DISK, as well as the Chamber of Mining Engineers, has filed reports about all of them, warning the government of their lack of safety. In 2010, Demirhan even filed a report on Soma, listing it as the most dangerous, but no changes were introduced.
While a fire that knocked out power at the mine and shut down ventilation shafts and elevators caused the Soma disaster, Cerkezoglu blames the government for the accident, and she points her finger at privatisation as the biggest problem with Turkey’s mining sector.
“The reason these people died is because of the government’s neoliberal policies of subcontracting and making profits,” she argues. “The people really responsible are those in the government who allow privatisation.”
Privatisation of Turkey’s mines began in the 1980s, when there was widespread agreement that the state was incapable of running mines efficiently. Now, private companies apply for permits through the Ministry of Energy and when they are approved, they hire auditors, engineers and safety personnel, all of whom are supposed to ensure the safety of the mines and fair treatment of the workers.
However, according to Demirhan, because it is the company that hires these personnel, they do little when they find something amiss. Add to this a mentality of high production at low cost, and the result is extremely poor conditions and abysmal pay.
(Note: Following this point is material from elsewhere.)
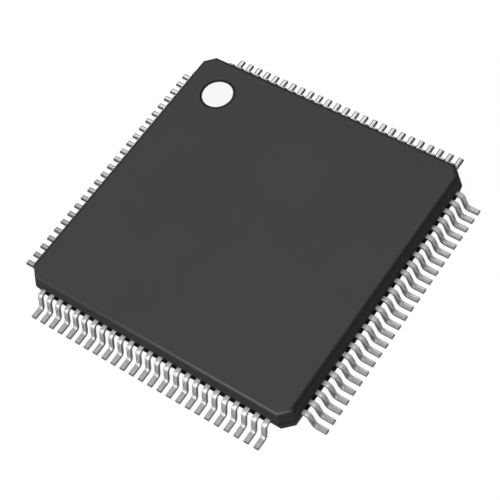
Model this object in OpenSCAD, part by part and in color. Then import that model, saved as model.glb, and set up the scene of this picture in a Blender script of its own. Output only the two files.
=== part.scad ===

It is through this process, says Demirhan, that workers lose their rights – and death is the consequence. “All of this is the responsibility of the state,” he adds, “and it is only through policies written by the state that workers can regain their rights.”
Immediately after the Soma disaster, DISK began working directly with mine workers and the families of the deceased to compile a file listing their demands for Soma and mining safety in general, which they presented to the Ministry of Energy in early July.
These demands include greater job security, higher pay, shorter and fewer shifts, an earlier retirement age, and compensation for the families of workers who died in the disaster, including new homes, double salaries, and forgiven debts, according to Tayfun Gorgun of DISK.
Gorgun is currently stationed in Soma and is working with the state to ensure that these demands are met for the 8000 workers still mining in the Soma area. But while the government has made promises to meet these demands, he says, progress has been slow.
The biggest promise the government has made so far has been to do away with subcontracting in the mining sector, which would stop many of the problems caused by privatisation. However, this issue, along with several others, has not even made it into the draft legislation phase.
According to Gorgun, “the government’s strategy is to decrease rights by letting time pass until people forget. The only way to make these changes happen is for the public to continue to care.”
Demirhan agrees, saying: “The state knows we will forget. We have forgotten before, and we will again.”
Cerkezoglu is confident that change will come, saying she believes that “the resistance of workers will lead to a change of living conditions and collective work agreements.”
For his part, Cetin wryly acknowledges that workers have been displaying this resistance. “We have asked for our rights, we’ve gone on strike and we’ve marched,” he says, but then he describes the violence that workers have faced for their efforts, including being beaten with batons and gassed by riot police.
“We have always known the taste of dynamite dust in our lungs, but we had never known the taste of pepper gas. Thanks to the state, we now know that as well.”